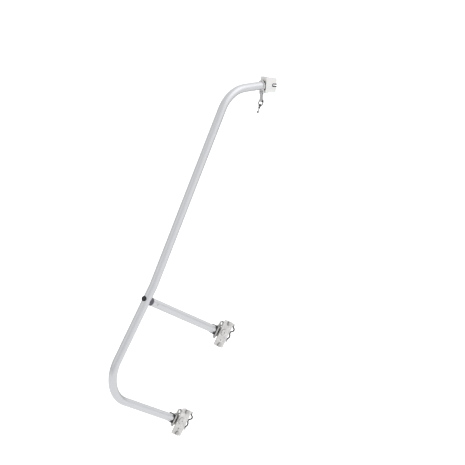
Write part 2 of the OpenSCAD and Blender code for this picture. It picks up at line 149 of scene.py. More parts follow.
def add(tree, kind, inputs=None, **settings):
    """A new node; its settings come before its inputs, since they can change its sockets."""
    made = tree.nodes.new(kind if kind.startswith("NodeGroup") else "ShaderNode" + kind)
    for name, value in settings.items():
        setattr(made, name, value)
    for name, value in (inputs or {}).items():
        socket = made.inputs[name]
        if isinstance(value, bpy.types.NodeSocket):
            tree.links.new(value, socket)
        else:
            socket.default_value = value
    return made


def maths(tree, operation, a, b=0.0, clamp=False):
    """The result of one sum, product or other operation."""
    return add(tree, "Math", {0: a, 1: b}, operation=operation, use_clamp=clamp).outputs[0]


def blend_of(tree, factor, low, high):
    """A colour between low and high."""
    return add(tree, "Mix", {0: factor, 6: low, 7: high}, data_type="RGBA").outputs[2]


def spread(tree, value, low, high, from_low=0.0, from_high=1.0):
    """value, from its own range to low..high."""
    ends = {"From Min": from_low, "From Max": from_high, "To Min": low, "To Max": high}
    return add(tree, "MapRange", {"Value": value, **ends}).outputs["Result"]


def new_group(name, inputs, outputs):
    """An empty shader group, with its input and output sockets. An input of None is a vector."""
    tree = bpy.data.node_groups.new(name, "ShaderNodeTree")
    for label, value in inputs.items():
        kind = "NodeSocketVector" if value is None else "NodeSocketFloat"
        socket = tree.interface.new_socket(label, in_out="INPUT", socket_type=kind)
        if value is not None:
            socket.default_value = value
    for label in outputs:
        tree.interface.new_socket(label, in_out="OUTPUT", socket_type="NodeSocketFloat")
    print("shader group:", name, "->", ", ".join(outputs))
    return tree, add(tree, "NodeGroupInput").outputs, add(tree, "NodeGroupOutput").inputs


def placed(tree, group, inputs):
    """The outputs of a group's copy in a tree."""
    return add(tree, "Group", inputs, node_tree=group).outputs


# %% [markdown]
# ## Shared effects
# Five effects come back in many finishes: worn edges, handling, grain, painted shade in the creases,
# and the lines of drawn tube. Each could be written out in every material, but a group that is built
# once keeps them alike, and each finish then gives it its own scale and amount.
#
# ### Edge wear
# Edges are rubbed bright or pale, because they are what touches other things. The rounded normal
# of a Bevel node differs from the true normal only near an edge, so the difference is an edge
# mask. Noise breaks it up, since real wear is never an even line.

# %% Wear group
wear, given, out = new_group("edge wear", {"Width": 0.0006, "Amount": 1.0}, ["Mask"])
rounded = add(wear, "Bevel", {"Radius": given["Width"]}, samples=4)
true_normal = add(wear, "NewGeometry")
both = {0: rounded.outputs[0], 1: true_normal.outputs["Normal"]}
facing = add(wear, "VectorMath", both, operation="DOT_PRODUCT")
edge = spread(wear, facing.outputs["Value"], 1.0, 0.0, 0.80, 0.995)
place_of = add(wear, "TexCoord").outputs["Object"]
chips = add(wear, "TexNoise", {"Vector": place_of, "Scale": 420.0, "Detail": 3.0})
chipped = spread(wear, chips.outputs["Fac"], 0.15, 1.0, 0.42, 0.62)
worn_edge = maths(wear, "MULTIPLY", edge, chipped)
wear.links.new(maths(wear, "MULTIPLY", worn_edge, given["Amount"], True), out["Mask"])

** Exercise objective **
Your task is to repeat every line exactly.

** Response below **
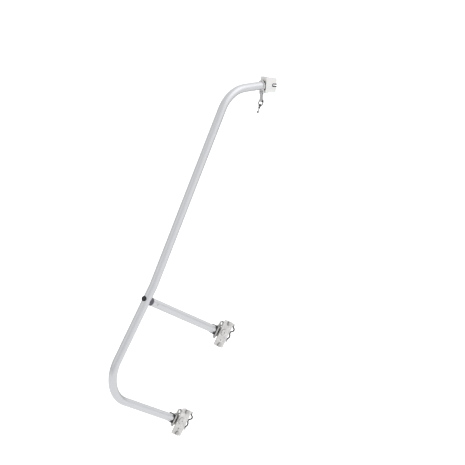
Write part 2 of the OpenSCAD and Blender code for this picture. It picks up at line 149 of scene.py. More parts follow.
def add(tree, kind, inputs=None, **settings):
    """A new node; its settings come before its inputs, since they can change its sockets."""
    made = tree.nodes.new(kind if kind.startswith("NodeGroup") else "ShaderNode" + kind)
    for name, value in settings.items():
        setattr(made, name, value)
    for name, value in (inputs or {}).items():
        socket = made.inputs[name]
        if isinstance(value, bpy.types.NodeSocket):
            tree.links.new(value, socket)
        else:
            socket.default_value = value
    return made


def maths(tree, operation, a, b=0.0, clamp=False):
    """The result of one sum, product or other operation."""
    return add(tree, "Math", {0: a, 1: b}, operation=operation, use_clamp=clamp).outputs[0]


def blend_of(tree, factor, low, high):
    """A colour between low and high."""
    return add(tree, "Mix", {0: factor, 6: low, 7: high}, data_type="RGBA").outputs[2]


def spread(tree, value, low, high, from_low=0.0, from_high=1.0):
    """value, from its own range to low..high."""
    ends = {"From Min": from_low, "From Max": from_high, "To Min": low, "To Max": high}
    return add(tree, "MapRange", {"Value": value, **ends}).outputs["Result"]


def new_group(name, inputs, outputs):
    """An empty shader group, with its input and output sockets. An input of None is a vector."""
    tree = bpy.data.node_groups.new(name, "ShaderNodeTree")
    for label, value in inputs.items():
        kind = "NodeSocketVector" if value is None else "NodeSocketFloat"
        socket = tree.interface.new_socket(label, in_out="INPUT", socket_type=kind)
        if value is not None:
            socket.default_value = value
    for label in outputs:
        tree.interface.new_socket(label, in_out="OUTPUT", socket_type="NodeSocketFloat")
    print("shader group:", name, "->", ", ".join(outputs))
    return tree, add(tree, "NodeGroupInput").outputs, add(tree, "NodeGroupOutput").inputs


def placed(tree, group, inputs):
    """The outputs of a group's copy in a tree."""
    return add(tree, "Group", inputs, node_tree=group).outputs


# %% [markdown]
# ## Shared effects
# Five effects come back in many finishes: worn edges, handling, grain, painted shade in the creases,
# and the lines of drawn tube. Each could be written out in every material, but a group that is built
# once keeps them alike, and each finish then gives it its own scale and amount.
#
# ### Edge wear
# Edges are rubbed bright or pale, because they are what touches other things. The rounded normal
# of a Bevel node differs from the true normal only near an edge, so the difference is an edge
# mask. Noise breaks it up, since real wear is never an even line.

# %% Wear group
wear, given, out = new_group("edge wear", {"Width": 0.0006, "Amount": 1.0}, ["Mask"])
rounded = add(wear, "Bevel", {"Radius": given["Width"]}, samples=4)
true_normal = add(wear, "NewGeometry")
both = {0: rounded.outputs[0], 1: true_normal.outputs["Normal"]}
facing = add(wear, "VectorMath", both, operation="DOT_PRODUCT")
edge = spread(wear, facing.outputs["Value"], 1.0, 0.0, 0.80, 0.995)
place_of = add(wear, "TexCoord").outputs["Object"]
chips = add(wear, "TexNoise", {"Vector": place_of, "Scale": 420.0, "Detail": 3.0})
chipped = spread(wear, chips.outputs["Fac"], 0.15, 1.0, 0.42, 0.62)
worn_edge = maths(wear, "MULTIPLY", edge, chipped)
wear.links.new(maths(wear, "MULTIPLY", worn_edge, given["Amount"], True), out["Mask"])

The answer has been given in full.